### Problem
Search the records for "behaviour". Copy every line where it appears.
[Start of Information supplied]
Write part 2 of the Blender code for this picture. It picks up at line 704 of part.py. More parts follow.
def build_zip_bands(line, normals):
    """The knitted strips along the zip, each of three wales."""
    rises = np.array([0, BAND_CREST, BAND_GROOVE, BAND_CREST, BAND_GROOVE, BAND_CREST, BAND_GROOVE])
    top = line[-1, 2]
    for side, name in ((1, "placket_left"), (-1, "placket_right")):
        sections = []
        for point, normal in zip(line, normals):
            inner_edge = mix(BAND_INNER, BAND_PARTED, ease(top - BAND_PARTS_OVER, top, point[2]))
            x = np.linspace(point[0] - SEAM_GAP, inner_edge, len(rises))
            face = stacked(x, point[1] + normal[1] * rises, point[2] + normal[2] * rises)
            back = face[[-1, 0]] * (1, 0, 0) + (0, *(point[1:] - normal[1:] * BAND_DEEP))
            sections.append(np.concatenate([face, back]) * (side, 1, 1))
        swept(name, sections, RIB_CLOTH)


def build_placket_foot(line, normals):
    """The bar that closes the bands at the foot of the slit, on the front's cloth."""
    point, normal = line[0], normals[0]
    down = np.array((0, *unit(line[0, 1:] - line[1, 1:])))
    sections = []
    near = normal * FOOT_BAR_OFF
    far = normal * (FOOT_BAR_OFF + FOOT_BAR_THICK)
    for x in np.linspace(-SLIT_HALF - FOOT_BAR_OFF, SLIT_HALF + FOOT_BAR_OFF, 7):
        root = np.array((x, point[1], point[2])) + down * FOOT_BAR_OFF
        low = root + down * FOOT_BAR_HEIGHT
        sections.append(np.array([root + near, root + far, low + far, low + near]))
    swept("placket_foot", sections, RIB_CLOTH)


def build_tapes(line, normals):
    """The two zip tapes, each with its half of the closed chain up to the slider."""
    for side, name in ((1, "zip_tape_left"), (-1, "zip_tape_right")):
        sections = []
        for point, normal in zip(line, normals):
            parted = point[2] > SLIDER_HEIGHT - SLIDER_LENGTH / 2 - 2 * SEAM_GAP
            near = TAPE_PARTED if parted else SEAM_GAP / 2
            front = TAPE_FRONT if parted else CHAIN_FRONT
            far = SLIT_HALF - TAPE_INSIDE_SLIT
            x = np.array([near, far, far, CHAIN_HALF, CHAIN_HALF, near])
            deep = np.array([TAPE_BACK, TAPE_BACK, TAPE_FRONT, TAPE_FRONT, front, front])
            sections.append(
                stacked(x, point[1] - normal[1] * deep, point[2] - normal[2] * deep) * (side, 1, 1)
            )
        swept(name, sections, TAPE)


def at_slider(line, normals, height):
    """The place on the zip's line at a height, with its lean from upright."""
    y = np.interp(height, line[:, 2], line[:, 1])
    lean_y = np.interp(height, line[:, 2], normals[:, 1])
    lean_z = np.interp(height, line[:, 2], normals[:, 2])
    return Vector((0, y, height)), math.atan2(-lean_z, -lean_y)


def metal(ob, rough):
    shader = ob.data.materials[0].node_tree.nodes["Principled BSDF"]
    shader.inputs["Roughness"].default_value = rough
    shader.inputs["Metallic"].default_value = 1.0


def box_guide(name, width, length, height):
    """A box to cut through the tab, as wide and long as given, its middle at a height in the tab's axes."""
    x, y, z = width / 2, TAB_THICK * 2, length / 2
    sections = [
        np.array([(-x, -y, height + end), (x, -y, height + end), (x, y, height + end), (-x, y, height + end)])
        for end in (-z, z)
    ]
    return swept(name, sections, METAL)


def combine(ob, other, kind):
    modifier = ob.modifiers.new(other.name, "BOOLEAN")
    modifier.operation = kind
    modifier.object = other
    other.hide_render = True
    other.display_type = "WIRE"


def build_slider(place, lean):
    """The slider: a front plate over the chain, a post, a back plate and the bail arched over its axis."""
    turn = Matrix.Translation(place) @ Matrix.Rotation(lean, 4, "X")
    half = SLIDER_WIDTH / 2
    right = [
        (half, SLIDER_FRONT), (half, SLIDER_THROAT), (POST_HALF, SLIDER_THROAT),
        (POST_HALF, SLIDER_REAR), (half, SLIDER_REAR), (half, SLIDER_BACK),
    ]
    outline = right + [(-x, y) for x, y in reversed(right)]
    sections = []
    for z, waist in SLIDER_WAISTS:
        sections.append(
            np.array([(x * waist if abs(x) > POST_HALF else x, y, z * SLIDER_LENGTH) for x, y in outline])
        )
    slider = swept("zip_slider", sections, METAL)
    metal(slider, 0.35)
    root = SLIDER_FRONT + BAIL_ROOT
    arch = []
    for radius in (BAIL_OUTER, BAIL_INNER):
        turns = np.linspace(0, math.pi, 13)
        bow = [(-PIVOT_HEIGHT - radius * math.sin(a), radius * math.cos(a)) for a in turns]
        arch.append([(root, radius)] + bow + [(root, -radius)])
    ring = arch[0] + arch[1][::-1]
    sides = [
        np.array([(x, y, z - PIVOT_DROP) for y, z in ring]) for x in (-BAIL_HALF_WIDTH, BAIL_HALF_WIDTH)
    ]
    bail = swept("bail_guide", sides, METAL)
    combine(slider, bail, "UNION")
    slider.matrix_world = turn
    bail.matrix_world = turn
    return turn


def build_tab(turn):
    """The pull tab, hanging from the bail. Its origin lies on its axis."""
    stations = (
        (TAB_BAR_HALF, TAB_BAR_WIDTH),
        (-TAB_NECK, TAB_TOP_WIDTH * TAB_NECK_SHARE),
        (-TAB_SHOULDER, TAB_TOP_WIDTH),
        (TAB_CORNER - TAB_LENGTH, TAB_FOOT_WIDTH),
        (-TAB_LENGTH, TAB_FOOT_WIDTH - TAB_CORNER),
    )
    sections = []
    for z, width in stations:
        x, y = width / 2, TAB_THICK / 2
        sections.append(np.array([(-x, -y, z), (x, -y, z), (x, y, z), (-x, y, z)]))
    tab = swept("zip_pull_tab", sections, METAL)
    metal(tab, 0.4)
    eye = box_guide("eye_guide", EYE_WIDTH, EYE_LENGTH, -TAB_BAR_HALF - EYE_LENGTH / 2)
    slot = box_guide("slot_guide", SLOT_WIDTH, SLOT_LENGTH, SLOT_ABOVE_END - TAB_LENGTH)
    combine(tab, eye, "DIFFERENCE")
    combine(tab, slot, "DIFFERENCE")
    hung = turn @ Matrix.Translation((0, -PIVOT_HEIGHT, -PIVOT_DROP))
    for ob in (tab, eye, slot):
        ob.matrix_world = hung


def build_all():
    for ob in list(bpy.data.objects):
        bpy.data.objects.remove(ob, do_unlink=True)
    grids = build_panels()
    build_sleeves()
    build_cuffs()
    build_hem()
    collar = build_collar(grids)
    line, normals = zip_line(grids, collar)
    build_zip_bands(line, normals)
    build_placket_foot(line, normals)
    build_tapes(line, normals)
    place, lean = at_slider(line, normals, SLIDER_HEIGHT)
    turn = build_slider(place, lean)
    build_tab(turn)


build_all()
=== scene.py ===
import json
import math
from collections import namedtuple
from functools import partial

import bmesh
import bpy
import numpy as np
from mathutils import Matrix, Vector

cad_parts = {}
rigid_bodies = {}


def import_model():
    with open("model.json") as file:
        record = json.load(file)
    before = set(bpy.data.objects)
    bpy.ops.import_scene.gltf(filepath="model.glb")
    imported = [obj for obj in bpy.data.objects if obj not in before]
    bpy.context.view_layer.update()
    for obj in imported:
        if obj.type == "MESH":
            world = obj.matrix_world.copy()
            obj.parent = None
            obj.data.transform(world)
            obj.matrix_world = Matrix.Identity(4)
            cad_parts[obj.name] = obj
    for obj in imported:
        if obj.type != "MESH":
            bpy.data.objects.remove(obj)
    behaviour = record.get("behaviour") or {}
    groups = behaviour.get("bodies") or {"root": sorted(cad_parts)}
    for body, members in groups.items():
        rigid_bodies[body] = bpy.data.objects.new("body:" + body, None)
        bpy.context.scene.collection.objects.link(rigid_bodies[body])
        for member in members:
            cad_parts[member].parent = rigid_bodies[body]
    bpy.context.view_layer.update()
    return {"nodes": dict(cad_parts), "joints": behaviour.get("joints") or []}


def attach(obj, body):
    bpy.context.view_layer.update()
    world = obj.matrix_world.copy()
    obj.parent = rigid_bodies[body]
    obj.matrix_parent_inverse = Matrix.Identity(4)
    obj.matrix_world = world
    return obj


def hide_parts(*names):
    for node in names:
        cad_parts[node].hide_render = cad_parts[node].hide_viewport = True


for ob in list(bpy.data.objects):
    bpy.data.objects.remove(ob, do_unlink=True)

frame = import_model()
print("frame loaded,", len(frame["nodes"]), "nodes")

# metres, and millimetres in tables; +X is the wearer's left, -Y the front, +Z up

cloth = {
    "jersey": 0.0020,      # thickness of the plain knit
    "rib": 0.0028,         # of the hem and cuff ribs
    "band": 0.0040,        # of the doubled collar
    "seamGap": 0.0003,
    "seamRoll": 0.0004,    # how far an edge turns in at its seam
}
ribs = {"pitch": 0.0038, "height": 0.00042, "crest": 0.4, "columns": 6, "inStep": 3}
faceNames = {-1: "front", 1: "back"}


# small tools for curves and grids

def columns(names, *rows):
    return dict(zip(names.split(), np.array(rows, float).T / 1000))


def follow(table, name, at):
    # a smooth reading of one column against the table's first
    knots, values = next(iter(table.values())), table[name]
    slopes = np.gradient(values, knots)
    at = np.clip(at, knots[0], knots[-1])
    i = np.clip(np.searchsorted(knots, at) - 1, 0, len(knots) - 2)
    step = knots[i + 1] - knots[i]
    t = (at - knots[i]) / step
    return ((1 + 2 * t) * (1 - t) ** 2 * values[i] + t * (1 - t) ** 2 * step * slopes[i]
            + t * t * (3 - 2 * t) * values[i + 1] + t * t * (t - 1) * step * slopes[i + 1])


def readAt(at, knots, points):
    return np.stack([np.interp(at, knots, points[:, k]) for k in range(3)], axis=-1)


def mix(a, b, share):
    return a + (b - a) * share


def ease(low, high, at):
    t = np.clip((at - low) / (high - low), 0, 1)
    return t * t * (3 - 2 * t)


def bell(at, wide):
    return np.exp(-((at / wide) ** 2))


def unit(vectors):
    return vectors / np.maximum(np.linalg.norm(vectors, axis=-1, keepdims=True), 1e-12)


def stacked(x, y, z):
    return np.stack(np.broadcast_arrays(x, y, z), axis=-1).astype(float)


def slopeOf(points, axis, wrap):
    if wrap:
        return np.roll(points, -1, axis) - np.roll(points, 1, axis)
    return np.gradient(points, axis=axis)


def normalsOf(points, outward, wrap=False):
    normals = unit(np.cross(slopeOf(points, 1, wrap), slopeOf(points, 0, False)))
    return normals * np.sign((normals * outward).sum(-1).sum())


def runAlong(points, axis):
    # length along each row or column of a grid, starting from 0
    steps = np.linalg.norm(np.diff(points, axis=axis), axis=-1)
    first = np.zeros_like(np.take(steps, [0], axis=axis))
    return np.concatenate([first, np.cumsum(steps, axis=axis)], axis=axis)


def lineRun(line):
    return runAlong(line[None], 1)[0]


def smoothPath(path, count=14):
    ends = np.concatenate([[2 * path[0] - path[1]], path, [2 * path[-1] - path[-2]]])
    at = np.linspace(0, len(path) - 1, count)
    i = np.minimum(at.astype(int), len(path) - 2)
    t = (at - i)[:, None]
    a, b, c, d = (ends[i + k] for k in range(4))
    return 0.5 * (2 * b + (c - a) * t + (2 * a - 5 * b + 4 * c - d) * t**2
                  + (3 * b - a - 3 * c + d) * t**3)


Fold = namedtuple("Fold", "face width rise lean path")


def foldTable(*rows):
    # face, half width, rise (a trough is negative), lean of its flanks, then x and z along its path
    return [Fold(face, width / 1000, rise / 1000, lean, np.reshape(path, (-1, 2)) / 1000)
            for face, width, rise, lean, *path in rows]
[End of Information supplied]
[Start of Information supplied]
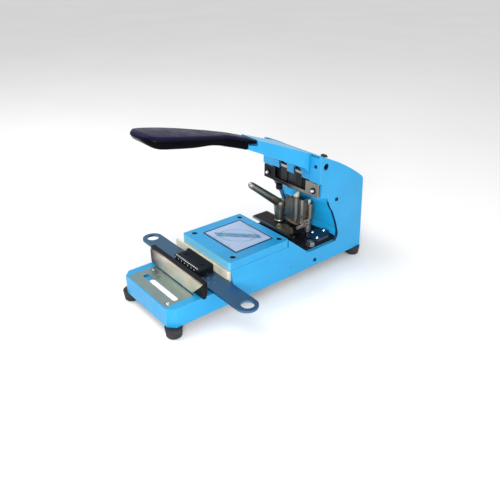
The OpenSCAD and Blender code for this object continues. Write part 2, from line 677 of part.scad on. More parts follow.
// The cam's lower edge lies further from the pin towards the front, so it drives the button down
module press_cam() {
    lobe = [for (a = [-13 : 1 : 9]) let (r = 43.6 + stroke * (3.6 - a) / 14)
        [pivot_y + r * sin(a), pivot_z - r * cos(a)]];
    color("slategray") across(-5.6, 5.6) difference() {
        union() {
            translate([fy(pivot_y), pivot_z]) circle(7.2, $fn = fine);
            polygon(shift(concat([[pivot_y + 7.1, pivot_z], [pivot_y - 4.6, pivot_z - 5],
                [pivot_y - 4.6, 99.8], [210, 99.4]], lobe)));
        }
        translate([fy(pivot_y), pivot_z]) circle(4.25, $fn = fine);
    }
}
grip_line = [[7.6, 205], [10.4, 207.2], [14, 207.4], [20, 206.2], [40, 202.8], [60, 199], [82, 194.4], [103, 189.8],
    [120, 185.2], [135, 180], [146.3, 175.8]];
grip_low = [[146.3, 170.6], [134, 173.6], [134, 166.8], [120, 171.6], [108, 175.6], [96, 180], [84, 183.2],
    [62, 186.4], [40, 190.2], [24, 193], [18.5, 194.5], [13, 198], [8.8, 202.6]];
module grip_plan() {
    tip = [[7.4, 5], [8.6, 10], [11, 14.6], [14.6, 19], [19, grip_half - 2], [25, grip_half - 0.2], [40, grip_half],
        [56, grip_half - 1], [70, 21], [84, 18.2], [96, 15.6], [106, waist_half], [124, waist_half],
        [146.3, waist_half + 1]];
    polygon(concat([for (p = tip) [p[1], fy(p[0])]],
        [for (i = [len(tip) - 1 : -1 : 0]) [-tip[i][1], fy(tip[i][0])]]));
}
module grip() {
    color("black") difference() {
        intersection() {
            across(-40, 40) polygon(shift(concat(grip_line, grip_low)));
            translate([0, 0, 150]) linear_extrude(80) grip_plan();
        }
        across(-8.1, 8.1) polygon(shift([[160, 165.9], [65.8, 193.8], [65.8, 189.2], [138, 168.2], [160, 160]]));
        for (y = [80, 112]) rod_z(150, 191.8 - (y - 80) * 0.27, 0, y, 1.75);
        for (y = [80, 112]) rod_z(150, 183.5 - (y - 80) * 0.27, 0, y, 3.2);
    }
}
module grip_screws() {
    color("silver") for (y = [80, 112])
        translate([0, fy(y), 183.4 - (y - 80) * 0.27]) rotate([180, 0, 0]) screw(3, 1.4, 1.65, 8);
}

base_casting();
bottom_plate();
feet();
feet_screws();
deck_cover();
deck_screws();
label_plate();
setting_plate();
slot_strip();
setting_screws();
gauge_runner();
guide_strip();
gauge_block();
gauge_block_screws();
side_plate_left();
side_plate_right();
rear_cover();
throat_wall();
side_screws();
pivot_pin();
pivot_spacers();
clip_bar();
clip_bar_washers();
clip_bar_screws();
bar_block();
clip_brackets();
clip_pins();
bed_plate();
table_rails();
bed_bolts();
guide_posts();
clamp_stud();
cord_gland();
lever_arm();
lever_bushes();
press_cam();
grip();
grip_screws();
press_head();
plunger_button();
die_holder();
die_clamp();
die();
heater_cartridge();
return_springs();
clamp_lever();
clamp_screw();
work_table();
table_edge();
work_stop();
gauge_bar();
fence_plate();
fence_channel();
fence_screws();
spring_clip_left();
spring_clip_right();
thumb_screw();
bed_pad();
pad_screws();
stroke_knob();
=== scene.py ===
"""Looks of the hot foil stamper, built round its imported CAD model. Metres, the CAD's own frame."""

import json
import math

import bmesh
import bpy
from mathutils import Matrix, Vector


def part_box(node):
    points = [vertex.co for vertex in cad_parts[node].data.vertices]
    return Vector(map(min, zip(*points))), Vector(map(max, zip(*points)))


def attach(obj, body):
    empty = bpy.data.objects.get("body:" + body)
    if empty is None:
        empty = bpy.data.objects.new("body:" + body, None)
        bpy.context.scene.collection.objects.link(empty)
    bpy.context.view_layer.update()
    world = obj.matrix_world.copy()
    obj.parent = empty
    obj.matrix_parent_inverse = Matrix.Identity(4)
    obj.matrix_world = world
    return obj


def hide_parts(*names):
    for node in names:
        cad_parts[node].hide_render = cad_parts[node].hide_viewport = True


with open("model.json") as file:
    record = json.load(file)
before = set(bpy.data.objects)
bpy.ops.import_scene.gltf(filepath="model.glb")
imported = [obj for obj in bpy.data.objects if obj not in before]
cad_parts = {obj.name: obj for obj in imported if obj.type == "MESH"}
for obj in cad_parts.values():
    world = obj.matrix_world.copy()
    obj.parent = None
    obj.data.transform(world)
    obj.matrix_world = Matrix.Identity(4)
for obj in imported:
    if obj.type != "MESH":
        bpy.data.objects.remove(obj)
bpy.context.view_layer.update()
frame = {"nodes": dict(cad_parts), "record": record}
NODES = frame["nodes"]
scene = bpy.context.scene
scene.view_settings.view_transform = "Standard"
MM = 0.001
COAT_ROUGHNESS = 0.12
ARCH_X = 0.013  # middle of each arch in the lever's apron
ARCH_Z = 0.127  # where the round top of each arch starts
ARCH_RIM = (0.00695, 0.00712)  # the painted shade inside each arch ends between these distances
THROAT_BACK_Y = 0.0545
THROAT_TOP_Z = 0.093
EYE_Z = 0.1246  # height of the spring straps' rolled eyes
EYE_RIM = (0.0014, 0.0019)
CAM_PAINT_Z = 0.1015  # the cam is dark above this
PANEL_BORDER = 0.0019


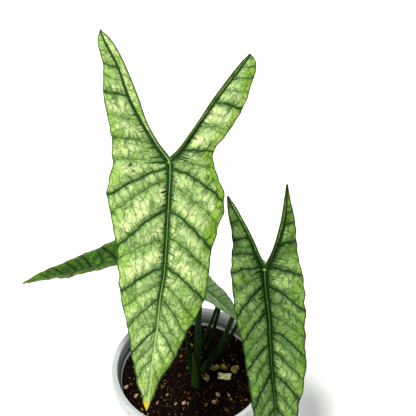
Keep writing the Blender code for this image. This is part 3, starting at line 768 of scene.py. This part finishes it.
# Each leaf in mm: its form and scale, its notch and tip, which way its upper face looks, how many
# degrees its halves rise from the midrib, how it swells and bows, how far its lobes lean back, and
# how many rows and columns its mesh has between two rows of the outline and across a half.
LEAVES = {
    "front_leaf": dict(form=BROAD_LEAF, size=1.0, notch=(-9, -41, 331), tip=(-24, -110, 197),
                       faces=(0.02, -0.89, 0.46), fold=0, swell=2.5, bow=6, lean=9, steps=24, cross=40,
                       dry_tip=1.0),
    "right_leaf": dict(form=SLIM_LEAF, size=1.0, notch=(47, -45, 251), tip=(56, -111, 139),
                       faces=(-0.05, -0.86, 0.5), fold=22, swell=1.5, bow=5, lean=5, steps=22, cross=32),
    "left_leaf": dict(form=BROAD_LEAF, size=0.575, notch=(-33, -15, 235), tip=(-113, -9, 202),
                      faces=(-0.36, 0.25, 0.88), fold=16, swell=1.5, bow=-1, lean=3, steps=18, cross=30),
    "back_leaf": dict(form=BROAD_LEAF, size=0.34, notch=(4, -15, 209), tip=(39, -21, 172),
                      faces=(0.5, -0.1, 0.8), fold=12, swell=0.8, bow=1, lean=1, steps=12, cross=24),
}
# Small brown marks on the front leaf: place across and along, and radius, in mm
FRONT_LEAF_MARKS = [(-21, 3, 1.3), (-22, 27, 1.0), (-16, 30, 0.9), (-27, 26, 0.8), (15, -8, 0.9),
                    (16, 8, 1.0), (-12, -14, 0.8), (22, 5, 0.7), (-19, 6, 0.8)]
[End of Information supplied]
### Result
    behaviour = record.get("behaviour") or {}
    groups = behaviour.get("bodies") or {"root": sorted(cad_parts)}
    return {"nodes": dict(cad_parts), "joints": behaviour.get("joints") or []}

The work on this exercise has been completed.